Re: Design of Expriments - DOE with Centre point

Your interpretation is correct. Mold Temperature is very significant. I would also include the 2-way interaction. Your alpha risk is only 5.2%, not 10%.

The two terms explain 20% of the variation. The step is to identify what factors are still in the error term. Since you are using count data, the resolution is 1. If you are counting a 100 spots, this is 1%. If you are counting 5 spots, this is 20%. If you are dealing with a small number, this may account for your large error term. You could deal with this by running more repeats and counting the total number of spots for all repeats.
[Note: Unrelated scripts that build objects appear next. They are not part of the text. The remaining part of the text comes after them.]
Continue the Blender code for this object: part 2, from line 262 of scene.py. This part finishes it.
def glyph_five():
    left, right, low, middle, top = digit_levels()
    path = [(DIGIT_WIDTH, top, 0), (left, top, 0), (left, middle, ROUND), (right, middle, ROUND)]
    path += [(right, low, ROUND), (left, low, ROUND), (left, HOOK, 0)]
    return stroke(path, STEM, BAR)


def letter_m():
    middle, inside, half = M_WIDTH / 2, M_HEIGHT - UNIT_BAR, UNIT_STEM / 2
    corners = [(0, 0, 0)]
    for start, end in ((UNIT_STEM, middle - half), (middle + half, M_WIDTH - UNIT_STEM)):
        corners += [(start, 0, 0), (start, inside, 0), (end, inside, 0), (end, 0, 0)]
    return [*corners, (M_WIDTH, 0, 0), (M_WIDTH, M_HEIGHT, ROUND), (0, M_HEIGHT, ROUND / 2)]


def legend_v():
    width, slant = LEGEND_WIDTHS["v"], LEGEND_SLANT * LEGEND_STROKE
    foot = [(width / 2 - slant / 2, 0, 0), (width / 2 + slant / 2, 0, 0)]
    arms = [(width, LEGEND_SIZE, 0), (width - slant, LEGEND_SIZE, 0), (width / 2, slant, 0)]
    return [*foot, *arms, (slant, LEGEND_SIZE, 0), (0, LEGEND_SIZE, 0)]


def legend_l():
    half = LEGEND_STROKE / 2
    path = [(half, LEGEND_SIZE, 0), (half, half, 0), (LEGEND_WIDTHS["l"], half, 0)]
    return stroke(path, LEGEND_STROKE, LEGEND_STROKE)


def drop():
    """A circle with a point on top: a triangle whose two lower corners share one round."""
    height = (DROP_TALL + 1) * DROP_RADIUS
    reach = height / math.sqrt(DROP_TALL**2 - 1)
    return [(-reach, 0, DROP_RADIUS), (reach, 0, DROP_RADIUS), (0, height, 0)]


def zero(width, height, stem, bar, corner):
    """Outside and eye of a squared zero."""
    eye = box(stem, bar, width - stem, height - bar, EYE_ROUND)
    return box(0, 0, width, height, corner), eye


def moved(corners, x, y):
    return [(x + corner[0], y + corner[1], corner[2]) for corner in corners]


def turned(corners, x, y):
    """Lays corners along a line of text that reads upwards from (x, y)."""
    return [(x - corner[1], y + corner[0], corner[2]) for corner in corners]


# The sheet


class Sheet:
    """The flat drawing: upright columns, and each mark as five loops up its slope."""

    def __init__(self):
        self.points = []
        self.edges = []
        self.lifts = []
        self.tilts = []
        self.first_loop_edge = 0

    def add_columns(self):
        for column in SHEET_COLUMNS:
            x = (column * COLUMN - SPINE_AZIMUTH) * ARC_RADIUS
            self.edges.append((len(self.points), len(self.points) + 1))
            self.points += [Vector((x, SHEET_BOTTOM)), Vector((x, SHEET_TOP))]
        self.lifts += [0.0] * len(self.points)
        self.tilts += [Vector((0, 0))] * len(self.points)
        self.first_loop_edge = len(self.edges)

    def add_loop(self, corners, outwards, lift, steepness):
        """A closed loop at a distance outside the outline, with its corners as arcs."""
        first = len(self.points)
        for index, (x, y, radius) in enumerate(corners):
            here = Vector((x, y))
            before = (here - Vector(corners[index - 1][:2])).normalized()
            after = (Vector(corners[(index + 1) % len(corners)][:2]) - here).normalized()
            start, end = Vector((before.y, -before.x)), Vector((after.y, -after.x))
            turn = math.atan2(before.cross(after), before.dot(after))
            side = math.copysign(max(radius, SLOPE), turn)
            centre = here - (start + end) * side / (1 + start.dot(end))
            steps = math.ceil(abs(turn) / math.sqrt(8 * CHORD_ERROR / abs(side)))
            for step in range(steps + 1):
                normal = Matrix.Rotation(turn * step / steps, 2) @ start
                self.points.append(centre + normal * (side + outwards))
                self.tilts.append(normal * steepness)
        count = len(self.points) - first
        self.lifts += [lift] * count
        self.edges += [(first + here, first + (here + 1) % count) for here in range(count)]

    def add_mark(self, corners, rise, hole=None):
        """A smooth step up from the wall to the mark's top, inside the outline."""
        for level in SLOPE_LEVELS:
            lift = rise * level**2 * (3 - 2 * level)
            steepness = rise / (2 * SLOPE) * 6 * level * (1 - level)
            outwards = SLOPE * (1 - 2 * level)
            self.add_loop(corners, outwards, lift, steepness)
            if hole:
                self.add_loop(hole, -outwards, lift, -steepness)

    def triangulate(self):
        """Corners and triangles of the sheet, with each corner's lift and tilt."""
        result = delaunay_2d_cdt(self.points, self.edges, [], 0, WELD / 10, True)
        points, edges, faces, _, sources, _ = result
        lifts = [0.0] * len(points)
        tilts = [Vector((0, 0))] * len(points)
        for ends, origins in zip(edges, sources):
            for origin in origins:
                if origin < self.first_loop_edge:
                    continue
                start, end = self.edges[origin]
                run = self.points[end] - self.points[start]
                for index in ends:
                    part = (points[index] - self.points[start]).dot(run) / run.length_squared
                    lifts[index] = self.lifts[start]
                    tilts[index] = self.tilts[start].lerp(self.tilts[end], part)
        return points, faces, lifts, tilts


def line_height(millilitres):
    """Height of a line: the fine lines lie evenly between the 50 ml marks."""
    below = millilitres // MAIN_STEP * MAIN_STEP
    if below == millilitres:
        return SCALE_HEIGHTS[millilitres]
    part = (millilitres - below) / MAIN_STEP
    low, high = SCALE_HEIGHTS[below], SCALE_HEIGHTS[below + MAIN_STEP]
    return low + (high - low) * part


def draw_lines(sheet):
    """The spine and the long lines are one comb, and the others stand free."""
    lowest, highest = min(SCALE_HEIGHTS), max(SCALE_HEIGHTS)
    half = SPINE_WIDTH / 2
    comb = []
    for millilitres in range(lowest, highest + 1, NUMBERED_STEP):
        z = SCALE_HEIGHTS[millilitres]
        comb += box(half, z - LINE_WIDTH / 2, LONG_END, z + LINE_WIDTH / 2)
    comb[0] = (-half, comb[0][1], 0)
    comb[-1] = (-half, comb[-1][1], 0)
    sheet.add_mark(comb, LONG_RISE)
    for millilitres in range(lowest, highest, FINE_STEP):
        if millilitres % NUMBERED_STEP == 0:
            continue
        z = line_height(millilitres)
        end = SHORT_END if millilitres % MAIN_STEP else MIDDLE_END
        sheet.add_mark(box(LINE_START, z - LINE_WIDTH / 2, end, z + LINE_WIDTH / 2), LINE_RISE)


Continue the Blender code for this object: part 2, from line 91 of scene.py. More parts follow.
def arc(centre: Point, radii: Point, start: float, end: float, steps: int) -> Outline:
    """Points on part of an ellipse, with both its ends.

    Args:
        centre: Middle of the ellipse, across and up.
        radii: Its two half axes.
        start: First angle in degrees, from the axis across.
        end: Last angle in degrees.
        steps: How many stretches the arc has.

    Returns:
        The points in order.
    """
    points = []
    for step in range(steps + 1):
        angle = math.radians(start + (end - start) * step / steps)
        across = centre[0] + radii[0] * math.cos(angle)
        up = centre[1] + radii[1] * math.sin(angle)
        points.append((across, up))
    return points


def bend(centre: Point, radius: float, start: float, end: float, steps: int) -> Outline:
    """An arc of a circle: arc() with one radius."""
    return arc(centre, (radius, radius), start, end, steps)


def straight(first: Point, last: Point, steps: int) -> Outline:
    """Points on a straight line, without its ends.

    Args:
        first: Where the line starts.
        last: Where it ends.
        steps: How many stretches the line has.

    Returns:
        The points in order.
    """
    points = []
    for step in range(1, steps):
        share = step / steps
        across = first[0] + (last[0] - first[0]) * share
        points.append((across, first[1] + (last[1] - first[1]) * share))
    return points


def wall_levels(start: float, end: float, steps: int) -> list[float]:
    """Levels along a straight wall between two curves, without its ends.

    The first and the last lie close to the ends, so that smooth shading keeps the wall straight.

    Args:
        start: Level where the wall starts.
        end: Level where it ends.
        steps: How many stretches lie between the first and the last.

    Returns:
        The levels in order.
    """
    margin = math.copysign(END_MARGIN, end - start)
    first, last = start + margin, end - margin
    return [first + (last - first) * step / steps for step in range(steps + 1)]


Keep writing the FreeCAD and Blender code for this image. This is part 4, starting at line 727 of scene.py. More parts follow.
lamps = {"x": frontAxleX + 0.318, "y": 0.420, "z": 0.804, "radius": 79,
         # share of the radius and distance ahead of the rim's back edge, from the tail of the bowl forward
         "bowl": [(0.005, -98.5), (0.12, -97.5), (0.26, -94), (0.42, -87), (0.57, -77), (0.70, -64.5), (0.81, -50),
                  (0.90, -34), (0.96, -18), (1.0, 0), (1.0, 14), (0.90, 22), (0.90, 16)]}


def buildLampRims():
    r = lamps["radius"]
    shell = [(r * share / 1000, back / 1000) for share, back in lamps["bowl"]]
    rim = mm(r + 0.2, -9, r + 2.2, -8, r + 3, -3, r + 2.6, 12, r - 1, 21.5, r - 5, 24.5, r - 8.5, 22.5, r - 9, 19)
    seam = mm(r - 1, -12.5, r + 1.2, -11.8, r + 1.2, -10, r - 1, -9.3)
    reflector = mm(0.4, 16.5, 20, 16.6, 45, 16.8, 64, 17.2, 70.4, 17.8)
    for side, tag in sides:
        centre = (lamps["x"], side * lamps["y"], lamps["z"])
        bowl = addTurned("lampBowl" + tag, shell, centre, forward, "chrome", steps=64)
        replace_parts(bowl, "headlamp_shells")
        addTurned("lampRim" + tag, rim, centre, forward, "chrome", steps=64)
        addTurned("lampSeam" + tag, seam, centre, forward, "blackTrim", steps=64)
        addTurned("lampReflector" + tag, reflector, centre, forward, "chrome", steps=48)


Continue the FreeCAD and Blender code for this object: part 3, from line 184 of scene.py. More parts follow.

Some noise factors to consider are batch to batch material properties, setup to setup, etc.

 

[Renzoquim]

Hi Tahirawan11,

Center points are used for two reasons: get an estimate of curvature and provide an estimate and some degrees of freedom for an error term. Now as a guideline, the number of center points runs should be at least as large as the number of factors in your experiment.
According to your results, the p-value says that is unlikely that the null hypothesis is false (Ho: there is no curvature). However, my opinion is to delete the center points and no significant interactions as well prior to running the balanced ANOVA in Minitab.

 

[Miner]

Welcome to the cove Renzoquim,

Good first post. I want to clarify a few points in your comment. Center points do not really estimate the curvature because this implies that they can estimate the magnitude of the curvature. They can detect the presence of curvature, but cannot determine which factor(s) are responsible.

Regarding the number of center points, the guidance I typically give is to use 2-3 center points per block to detect curvature, or 5-7 center points to detect curvature and estimate pure error.

If the center point is not significant, remove them from the model.